In our time there are no longer new worlds to which millions could once emigrate. In the worst case, a drawn-out fight for survival awaits us, as the international systems of economy, finances and logistics erode.

Efforts are underway to develop new forums to manage globally shared issues, including the G8 summits, the European Union and the African Union, the Asean grouping, along with many international agreements and conventions.

The global problem areas include climate and ecosystem effectiveness, energy provision, poverty eradication and equity, economic growth and technological development, and security.

Management of immense global-systems issues is too often fragmented, handled from the perspective of solitary nations’ relative economic and military strength. In this age of globalization, the world needs new principles and models to meet the fast-growing mutual dependencies.

The Tällberg Forum 2008 will pursue new systems for sustainable and secure development upon which humanity ought to agree.

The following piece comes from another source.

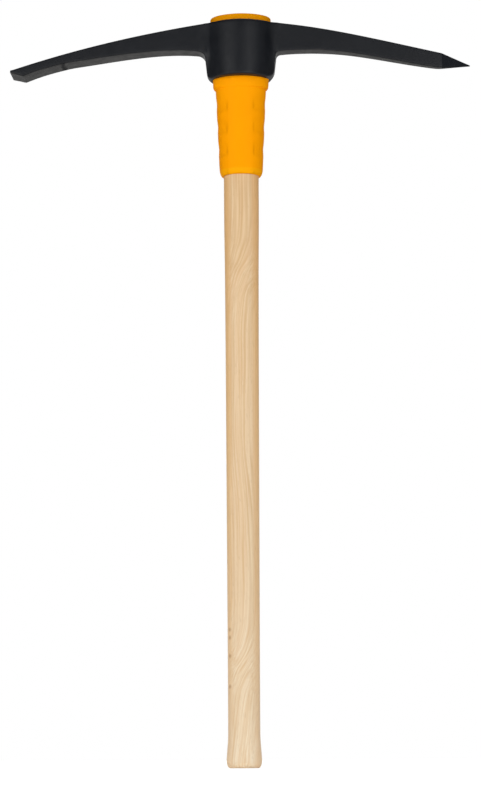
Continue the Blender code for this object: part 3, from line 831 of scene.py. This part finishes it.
    def _side_light_mask(
        self, tree: bpy.types.NodeTree, split: bpy.types.Node,
    ) -> bpy.types.NodeSocket:
        """Mark the two sides of the shaft, which take painted light.

        Args:
            tree: Node tree that takes the nodes.
            split: Node that gives the place on the shaft as X, Y and Z.

        Returns:
            From 0 on the front and back to the sides' share on them.
        """
        flat = add_node(tree, "ShaderNodeCombineXYZ",
                        inputs={"X": split.outputs["X"], "Y": split.outputs["Y"]})
        facing = add_node(tree, "ShaderNodeVectorMath", {"operation": "NORMALIZE"}, {0: flat})
        turn = add_node(tree, "ShaderNodeSeparateXYZ", inputs={"Vector": facing}, out="X")
        side = add_node(tree, "ShaderNodeMath", {"operation": "ABSOLUTE"}, {0: turn})
        return add_node(tree, "ShaderNodeMapRange", EASED,
                        {"Value": side, **between(self.side_light_edges),
                         "To Max": self.side_light_share})

    def _ends(self, tree: bpy.types.NodeTree) -> bpy.types.NodeSocket:
        """Mark the sawn ends.

        Args:
            tree: Node tree that takes the nodes.

        Returns:
            From 0 along the shaft to the ends' share on them.
        """
        facing = add_node(tree, "ShaderNodeTexCoord", out="Normal")
        up = add_node(tree, "ShaderNodeSeparateXYZ", inputs={"Vector": facing}, out="Z")
        steep = add_node(tree, "ShaderNodeMath", {"operation": "ABSOLUTE"}, {0: up})
        return add_node(tree, "ShaderNodeMapRange", EASED,
                        {"Value": steep, **between(self.end_edges),
                         "To Max": self.end_share})

    def _pins(
        self, tree: bpy.types.NodeTree, place: bpy.types.NodeSocket,
    ) -> bpy.types.NodeSocket:
        """Mark the pin knots.

        Args:
            tree: Node tree that takes the nodes.
            place: Place on the shaft.

        Returns:
            From 0 beside the knots to their share in them.
        """
        marks: object = 0.0
        for pin in self.pins:
            gap = add_node(tree, "ShaderNodeVectorMath", {"operation": "DISTANCE"},
                           {0: place, 1: pin}, out="Value")
            mark = add_node(tree, "ShaderNodeMapRange", EASED,
                            {"Value": gap, "From Min": self.pin_reach, "From Max": 0.0,
                             "To Max": self.pin_share})
            marks = add_node(tree, "ShaderNodeMath", {"operation": "MAXIMUM"},
                             {0: mark, 1: marks})
        return marks


@dataclass(frozen=True)
class MattPaper(Finish):
    """Seamless matt paper on the floor.

    The camera sees it lit up to plain white, and the satin steel that mirrors it sees part of
    that lift. What it throws back on the object is only its own share of the lamps' light, and
    the object's shadow stays on it.
    """

    title: str = "matt_paper"
    colour: str = "f6f2eb"
    colour_deep: str = "f4f0e8"
    fibre_mm: float = 4.0
    roughness: float = 0.9
    specular: float = 0.1
    lift_near: float = 0.6
    lift_far: float = 1.0
    near: float = 0.4
    far: float = 6.0
    gloss_share: float = 0.45

    def dress(self, tree: bpy.types.NodeTree, shader: bpy.types.Node) -> None:
        """Fill the shader's sockets.

        Args:
            tree: Node tree of the material.
            shader: Its Principled shader.
        """
        place = add_node(tree, "ShaderNodeTexCoord", out="Object")
        fibres = add_node(tree, "ShaderNodeTexNoise",
                          inputs={"Vector": Ruler(tree, place).marks(self.fibre_mm),
                                  "Scale": 1.0})
        colour = add_node(tree, "ShaderNodeValToRGB", inputs={"Fac": fibres},
                          stops=tuple(zip(CLOUD_EDGES, (self.colour_deep, self.colour))))
        away = add_node(tree, "ShaderNodeVectorMath", {"operation": "LENGTH"}, {0: place},
                        out="Value")
        lift = add_node(tree, "ShaderNodeMapRange", EASED,
                        {"Value": away, "From Min": self.near, "From Max": self.far,
                         "To Min": self.lift_near, "To Max": self.lift_far})
        ray = add_node(tree, "ShaderNodeLightPath").node
        seen = laid_over(tree, (ray.outputs["Is Camera Ray"], 1.0),
                         (ray.outputs["Is Transmission Ray"], 1.0),
                         (ray.outputs["Is Glossy Ray"], self.gloss_share))
        fill_sockets(tree, shader, {
            "Base Color": colour,
            "Roughness": self.roughness,
            "Specular IOR Level": self.specular,
            "Emission Color": WHITE,
            "Emission Strength": add_node(tree, "ShaderNodeMath", {"operation": "MULTIPLY"},
                                          {0: lift, 1: seen}),
        })


def select_only(piece: bpy.types.Object) -> None:
    """Leave one object selected and active.

    Args:
        piece: The object.
    """
    bpy.ops.object.select_all(action="DESELECT")
    piece.select_set(True)
    bpy.context.view_layer.objects.active = piece


@dataclass
class WorkedPiece:
    """A finer working of one node of the part."""

    node: str
    name: str
    body: Body
    slot: str
    finish: Finish
    # Degrees from which an edge stays crisp, and up to which two triangles join to a quad.
    keen_angle: float = 30.0
    quad_angle: float = 60.0
    levels: int = 2

    def blank(self, frame: dict) -> bpy.types.Object:
        """Copy the node and weld its loose triangles into one skin of quads.


        Returns:
            The copy, with nothing of the node's own marks on it.
        """
        select_only(frame["nodes"][self.node])
        bpy.ops.object.duplicate()
        piece = bpy.context.view_layer.objects.active
        for key in list(piece.keys()):
            del piece[key]
        piece.parent = None
        piece.name = self.name
        piece.data.name = self.name
        piece.data.materials.clear()
        bpy.ops.mesh.customdata_custom_splitnormals_clear()
        bpy.ops.object.mode_set(mode="EDIT")
        bpy.ops.mesh.select_all(action="SELECT")
        bpy.ops.mesh.remove_doubles(threshold=WELD_DISTANCE)
        bpy.ops.mesh.tris_convert_to_quads(
            face_threshold=math.radians(self.quad_angle),
            shape_threshold=math.radians(self.quad_angle),
        )
        bpy.ops.object.mode_set(mode="OBJECT")
        return piece

    def crease_keen_edges(self, piece: bpy.types.Object) -> None:
        """Hold the keen edges of the skin, so that subdivision leaves them crisp.

        Args:
            piece: The welded copy.
        """
        select_only(piece)
        bpy.ops.object.mode_set(mode="EDIT")
        bpy.ops.mesh.select_mode(type="EDGE")
        bpy.ops.mesh.select_all(action="DESELECT")
        bpy.ops.mesh.edges_select_sharp(sharpness=math.radians(self.keen_angle))
        bpy.ops.transform.edge_crease(value=1.0)
        bpy.ops.object.mode_set(mode="OBJECT")

    def round_off(self, piece: bpy.types.Object) -> None:
        """Round the skin between its keen edges by subdivision.

        Args:
            piece: The copy with its keen edges held.
        """
        select_only(piece)
        modifier = piece.modifiers.new("rounding", "SUBSURF")
        modifier.levels = self.levels
        modifier.render_levels = self.levels
        bpy.ops.object.modifier_apply(modifier=modifier.name)
        bpy.ops.object.shade_smooth_by_angle(angle=math.radians(self.keen_angle))

    def work(self, piece: bpy.types.Object) -> None:
        """Shape what only this piece has, before it is rounded off.

        Args:
            piece: The copy with its keen edges held.
        """

    def build(self, frame: dict) -> bpy.types.Object:
        """Make, dress and seat the piece.


        Returns:
            The finished piece.
        """
        piece = self.blank(frame)
        self.crease_keen_edges(piece)
        self.work(piece)
        self.round_off(piece)
        piece.data.materials.append(self.finish.build())
        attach(piece, self.body.value)
        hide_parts(self.node)
        return piece


@dataclass
class PickHead(WorkedPiece):
    """The forged head, with the ground facets of its point."""

    node: str = "pick_head"
    name: str = "forged_head"
    body: Body = Body.HEAD
    slot: str = "forged_steel_black"
    finish: Finish = PowderCoatedForging()
    facets_from_x: float = 0.247
    facet_reach: float = 0.1 * MILLIMETRE

    def work(self, piece: bpy.types.Object) -> None:
        """Sharpen the line where grinding cut the facets of the point.

        Args:
            piece: The copy with its keen edges held.
        """
        points = [
            abs(vertex.co.x - self.facets_from_x) < self.facet_reach
            for vertex in piece.data.vertices
        ]
        for edge in piece.data.edges:
            edge.select = points[edge.vertices[0]] and points[edge.vertices[1]]
        LOG.info("facet line: %d edges", sum(edge.select for edge in piece.data.edges))
        bpy.ops.object.mode_set(mode="EDIT")
        bpy.ops.transform.edge_crease(value=1.0)
        bpy.ops.mesh.mark_sharp()
        bpy.ops.object.mode_set(mode="OBJECT")


@dataclass
class Handle(WorkedPiece):
    """The wooden handle."""

    node: str = "handle"
    name: str = "hickory_handle"
    body: Body = Body.HANDLE
    slot: str = "hickory"
    finish: Finish = LacqueredHickory()


@dataclass
class GuardCollar(WorkedPiece):
    """The moulded collar, whose fine rings need less rounding."""

    node: str = "guard_collar"
    name: str = "moulded_collar"
    body: Body = Body.HANDLE
    slot: str = "collar_polymer"
    finish: Finish = MouldedPolymer()
    levels: int = 1


@dataclass
class Camera:
    """The photographer's place: almost level with the butt, a step to the point's side."""

    distance: float = 2.802
    height: float = 0.010
    yaw: float = 2.4
    tilt: float = 8.691
    roll: float = -0.3
    # The lens draws 2352 pixels to a unit slope on a frame 800 pixels high.
    focal_pixels: float = 2352.0
    frame_height: float = 800.0
    sensor: float = 36.0
    aside_pixels: float = 2.0

    def place(self) -> None:
        """Add the camera and make it the scene's own."""
        data = bpy.data.cameras.new("camera")
        data.sensor_width = self.sensor
        data.lens = self.focal_pixels * self.sensor / self.frame_height
        camera = bpy.data.objects.new("camera", data)
        bpy.context.scene.collection.objects.link(camera)
        yaw = math.radians(self.yaw)
        spot = Vector((math.sin(yaw), -math.cos(yaw), 0.0)) * self.distance
        spot.z = self.height
        aside = math.atan(self.aside_pixels / self.focal_pixels)
        camera.matrix_world = (
            Matrix.Translation(spot)
            @ Matrix.Rotation(yaw + aside, 4, "Z")
            @ Matrix.Rotation(math.radians(90.0 + self.tilt), 4, "X")
            @ Matrix.Rotation(math.radians(self.roll), 4, "Z")
        )
        bpy.context.scene.camera = camera


@dataclass(frozen=True)
class SoftBox:
    """A rectangular studio lamp, which gloss mirrors unless it is veiled."""

    name: str
    place: tuple[float, float, float]
    aim: tuple[float, float, float]
    width: float
    height: float
    watts: float
    veiled: bool = False

    def hang(self) -> None:
        """Add the lamp, turned to what it lights."""
        data = bpy.data.lights.new(self.name, "AREA")
        data.shape = "RECTANGLE"
        data.size = self.width
        data.size_y = self.height
        data.energy = self.watts
        lamp = bpy.data.objects.new(self.name, data)
        lamp.visible_camera = False
        lamp.visible_glossy = not self.veiled
        bpy.context.scene.collection.objects.link(lamp)
        spot = Vector(self.place)
        lamp.location = spot
        lamp.rotation_euler = (Vector(self.aim) - spot).to_track_quat("-Z", "Y").to_euler()


@dataclass
class Studio:
    """A pale sweep behind and under the tool, dark flags beside it and soft lamps round it."""

    paper: Finish = MattPaper()
    floor_size: float = 40.0
    floor_gap: float = 0.0005
    fill_light: float = 0.3
    flag_light: float = 0.03
    sweep_edges: tuple[float, float] = (0.6, 0.9)
    lamps: tuple[SoftBox, ...] = (
        SoftBox("left_box", (-1.73, -2.57, 0.8), (0.0, 0.0, 0.45), 1.4, 2.2, 43.0),
        SoftBox("right_box", (1.46, -2.74, 0.8), (0.0, 0.0, 0.45), 1.1, 2.2, 40.0),
        SoftBox("top_box", (0.2, 0.2, 2.9), (0.0, 0.0, 0.4), 1.6, 1.6, 7.0),
        SoftBox("back_box", (0.0, 3.0, 0.9), (0.0, 0.0, 0.45), 2.4, 2.2, 14.0, veiled=True),
    )

    def lay_floor(self) -> None:
        """Lay a sheet of pale paper just under the butt."""
        bpy.ops.mesh.primitive_plane_add(size=self.floor_size, location=(0, 0, 0))
        floor = bpy.context.view_layer.objects.active
        floor.name = "floor"
        floor.data.transform(Matrix.Translation((0.0, 0.0, -self.floor_gap)))
        floor.data.materials.append(self.paper.build())

    def paint_room(self) -> None:
        """Paint the room: an even soft fill, and the white that the camera and gloss see.

        The camera sees plain white all round. Gloss sees that white where the sweep stands,
        behind the tool, and the dark flags that stand beside it everywhere else.
        """
        world = bpy.data.worlds.new("studio")
        bpy.context.scene.world = world
        world.use_nodes = True
        tree = world.node_tree
        tree.nodes.clear()
        way = add_node(tree, "ShaderNodeTexCoord", out="Generated")
        behind = add_node(tree, "ShaderNodeSeparateXYZ", inputs={"Vector": way}, out="Y")
        mirrored = add_node(tree, "ShaderNodeMapRange", EASED,
                            {"Value": behind, **between(self.sweep_edges),
                             "To Min": self.flag_light})
        ray = add_node(tree, "ShaderNodeLightPath").node.outputs
        soft = add_node(tree, "ShaderNodeMix", {"data_type": "FLOAT"},
                        {"Factor": ray["Is Glossy Ray"], "A": self.fill_light, "B": mirrored},
                        out="Result")
        seen = add_node(tree, "ShaderNodeMath", {"operation": "MAXIMUM"},
                        {0: ray["Is Camera Ray"], 1: ray["Is Transmission Ray"]})
        strength = add_node(tree, "ShaderNodeMix", {"data_type": "FLOAT"},
                            {"Factor": seen, "A": soft, "B": 1.0}, out="Result")
        paint = add_node(tree, "ShaderNodeBackground",
                         inputs={"Color": WHITE, "Strength": strength})
        add_node(tree, "ShaderNodeOutputWorld", inputs={"Surface": paint})

    def set_up(self) -> None:
        """Build the whole studio."""
        self.lay_floor()
        self.paint_room()
        for lamp in self.lamps:
            lamp.hang()
        bpy.context.scene.view_settings.view_transform = "Standard"


def main() -> None:
    """Build the pick round its frame, in its studio."""
    logging.basicConfig(level=logging.INFO)
    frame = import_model()
    Camera().place()
    Studio().set_up()
    for work in (PickHead(), Handle(), GuardCollar()):
        piece = work.build(frame)
        LOG.info("%s: %d faces", piece.name, len(piece.data.polygons))


if __name__ == "__main__":
    main()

The Tällberg Foundation will organize a series of workshops in seven national capitals in cooperation with diverse partners. The full potential of the Internet will be explored for debate, with a goal that the process will develop global public opinion that does not stem from individual political, national or economic interests.

The project will be a “test track” for new prototypes that will manage the problems that yesterday’s models no longer can manage.

One Swedish tradition might serve as a model: Allemansrätten literally means “Everyone’s Right” or “Common Right.” Not a law, it is a centuries-old principled practice protected by the Swedish Constitution: Everyone shall have the right of access to nature. You may go anywhere as long as you heed the common sense of freedom and responsibility concisely expressed in the phrase, "Do not disturb, do not destroy.”

Bo Ekman is chairman of Tällberg Advisors and founder and chairman of the Tällberg Foundation.